* [What you need to do]
Repeat everything from the line holding "point = shown.matrix_world" to the line holding "# Metres, in", inclusive, exactly. Leave out the rest.

— Start Dataset excerpt —

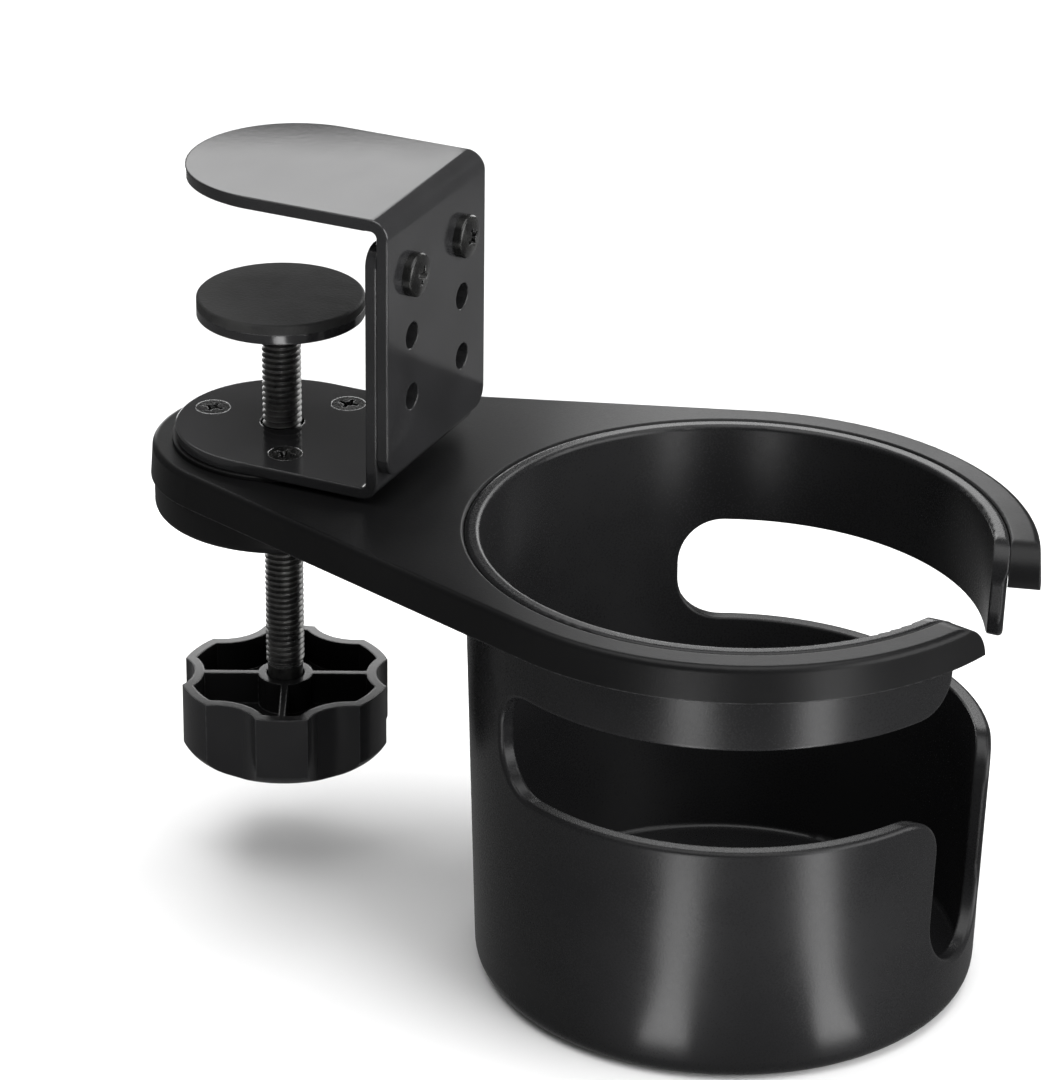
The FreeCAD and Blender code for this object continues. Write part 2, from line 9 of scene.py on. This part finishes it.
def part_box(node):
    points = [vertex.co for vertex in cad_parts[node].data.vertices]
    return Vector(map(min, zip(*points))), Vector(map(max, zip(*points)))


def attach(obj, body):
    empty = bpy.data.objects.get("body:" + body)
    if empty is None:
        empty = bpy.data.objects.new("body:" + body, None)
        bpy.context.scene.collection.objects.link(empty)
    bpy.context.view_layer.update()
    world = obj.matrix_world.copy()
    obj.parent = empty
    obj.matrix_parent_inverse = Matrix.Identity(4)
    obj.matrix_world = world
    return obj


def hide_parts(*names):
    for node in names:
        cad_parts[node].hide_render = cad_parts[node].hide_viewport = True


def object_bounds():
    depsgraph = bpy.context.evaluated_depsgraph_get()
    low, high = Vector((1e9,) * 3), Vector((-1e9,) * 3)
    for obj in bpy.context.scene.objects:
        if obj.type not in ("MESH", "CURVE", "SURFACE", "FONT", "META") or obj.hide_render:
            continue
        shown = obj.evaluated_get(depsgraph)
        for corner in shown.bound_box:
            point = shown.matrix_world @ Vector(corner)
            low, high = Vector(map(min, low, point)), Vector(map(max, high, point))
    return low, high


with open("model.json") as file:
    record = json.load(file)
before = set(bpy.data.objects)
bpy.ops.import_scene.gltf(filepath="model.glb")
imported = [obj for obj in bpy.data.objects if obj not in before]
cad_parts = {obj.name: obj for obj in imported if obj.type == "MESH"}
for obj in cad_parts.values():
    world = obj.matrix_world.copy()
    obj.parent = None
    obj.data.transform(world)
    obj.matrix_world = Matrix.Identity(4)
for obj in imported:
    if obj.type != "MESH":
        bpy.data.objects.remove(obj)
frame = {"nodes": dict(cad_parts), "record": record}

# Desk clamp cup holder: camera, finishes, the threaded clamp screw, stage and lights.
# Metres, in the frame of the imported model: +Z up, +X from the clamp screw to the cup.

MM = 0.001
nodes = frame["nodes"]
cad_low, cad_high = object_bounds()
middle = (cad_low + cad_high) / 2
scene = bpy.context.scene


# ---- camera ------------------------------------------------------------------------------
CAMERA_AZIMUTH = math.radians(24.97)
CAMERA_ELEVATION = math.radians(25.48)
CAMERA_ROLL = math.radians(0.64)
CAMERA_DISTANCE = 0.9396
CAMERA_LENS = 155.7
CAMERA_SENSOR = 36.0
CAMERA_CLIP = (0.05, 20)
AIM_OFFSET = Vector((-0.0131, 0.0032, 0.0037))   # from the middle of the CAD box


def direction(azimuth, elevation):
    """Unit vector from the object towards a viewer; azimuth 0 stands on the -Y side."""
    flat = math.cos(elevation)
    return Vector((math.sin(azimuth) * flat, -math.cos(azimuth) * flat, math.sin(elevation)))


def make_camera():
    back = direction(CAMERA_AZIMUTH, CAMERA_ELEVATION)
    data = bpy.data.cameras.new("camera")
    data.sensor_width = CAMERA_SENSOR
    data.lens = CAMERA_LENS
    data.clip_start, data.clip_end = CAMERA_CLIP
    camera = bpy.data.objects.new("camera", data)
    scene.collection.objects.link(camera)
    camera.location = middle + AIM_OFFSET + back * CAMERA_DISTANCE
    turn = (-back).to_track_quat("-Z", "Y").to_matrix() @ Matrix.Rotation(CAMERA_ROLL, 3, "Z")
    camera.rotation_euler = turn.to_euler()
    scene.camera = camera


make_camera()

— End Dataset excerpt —

* [Correct result]
            point = shown.matrix_world @ Vector(corner)
            low, high = Vector(map(min, low, point)), Vector(map(max, high, point))
    return low, high


with open("model.json") as file:
    record = json.load(file)
before = set(bpy.data.objects)
bpy.ops.import_scene.gltf(filepath="model.glb")
imported = [obj for obj in bpy.data.objects if obj not in before]
cad_parts = {obj.name: obj for obj in imported if obj.type == "MESH"}
for obj in cad_parts.values():
    world = obj.matrix_world.copy()
    obj.parent = None
    obj.data.transform(world)
    obj.matrix_world = Matrix.Identity(4)
for obj in imported:
    if obj.type != "MESH":
        bpy.data.objects.remove(obj)
frame = {"nodes": dict(cad_parts), "record": record}

# Desk clamp cup holder: camera, finishes, the threaded clamp screw, stage and lights.
# Metres, in the frame of the imported model: +Z up, +X from the clamp screw to the cup.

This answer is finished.